Time Well Spent

The days will be long and emotionally challenging, but if you can, we encourage you to look for some unexpected positives. In quarantines throughout history, Shakespeare wrote King Lear and Isaac Newton developed calculus and discovered gravity. We encourage you to make this season “time well spent” by guiding your kids towards meaningful activities—both online and offline.  Here are our top suggestions:

Offline Activities:

●        Increase your child’s engagement with chores. Did you know activities like chores are an integral part of your child’s development? Your kids may not whistle while they work, but studies show children who do chores feel more connected to their families and are more successful in their careers as adults.

●        Build the muscles to let your kids be bored – and let their brains get curious about the world, and the role they want to play in it. A New York Times article explains, “Boredom teaches you to respond constructively, to make something happen for yourself.” This is a perfect time to build these muscles – and provide you with down time, too.

●        If you’re able to go outdoors, consider having at least a 1:1 ratio of time outdoors to time on screens. There are many benefits to time outdoors, including the role sun exposure has in improving our mood – especially important these days.

Online Activities: 

●        Does your kiddo have a favorite video game or app that you’ve never tried? Surprise them by playing it together. Learn the Fortnite dances. Make a TikTok video. Start a Snapstreak. The more you can learn about and engage in your child’s online world, the more fully you’ll be able to guide and mentor them through adolescence.
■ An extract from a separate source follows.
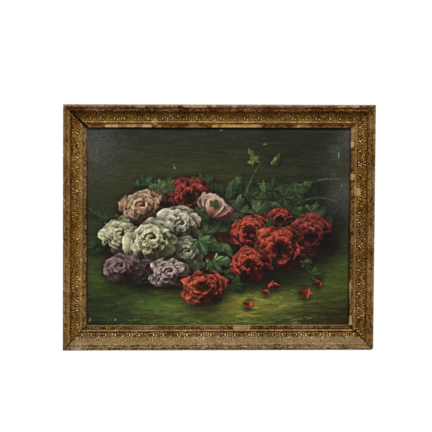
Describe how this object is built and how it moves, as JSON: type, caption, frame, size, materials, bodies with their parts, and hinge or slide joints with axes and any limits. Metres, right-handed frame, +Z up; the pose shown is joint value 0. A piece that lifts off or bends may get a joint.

●        Plan Facetime or Zoom play dates. Much of what we see online is someone talking to us. The more we can be interactive, the more we build relationships. Start short and, for younger kids, provide a topic (e.g., a joke session, Would you Rather questions, or completing a Mad Lib). Another benefit: 93% of communication interpretation is nonverbal (body language and tone). When communication is left to texting or social media, misunderstandings – or even intentional cruelty –can spread easily, and kids often won’t mention it in fears that you won’t understand. Be available to mentor them through these realities.

●        Consider screen time that helps children create rather than consume. This includes apps (e.g., Book Creator or PuppetMaster) or online programs (e.g., doodling with Mo Willems – which has had hundreds of thousands of participants).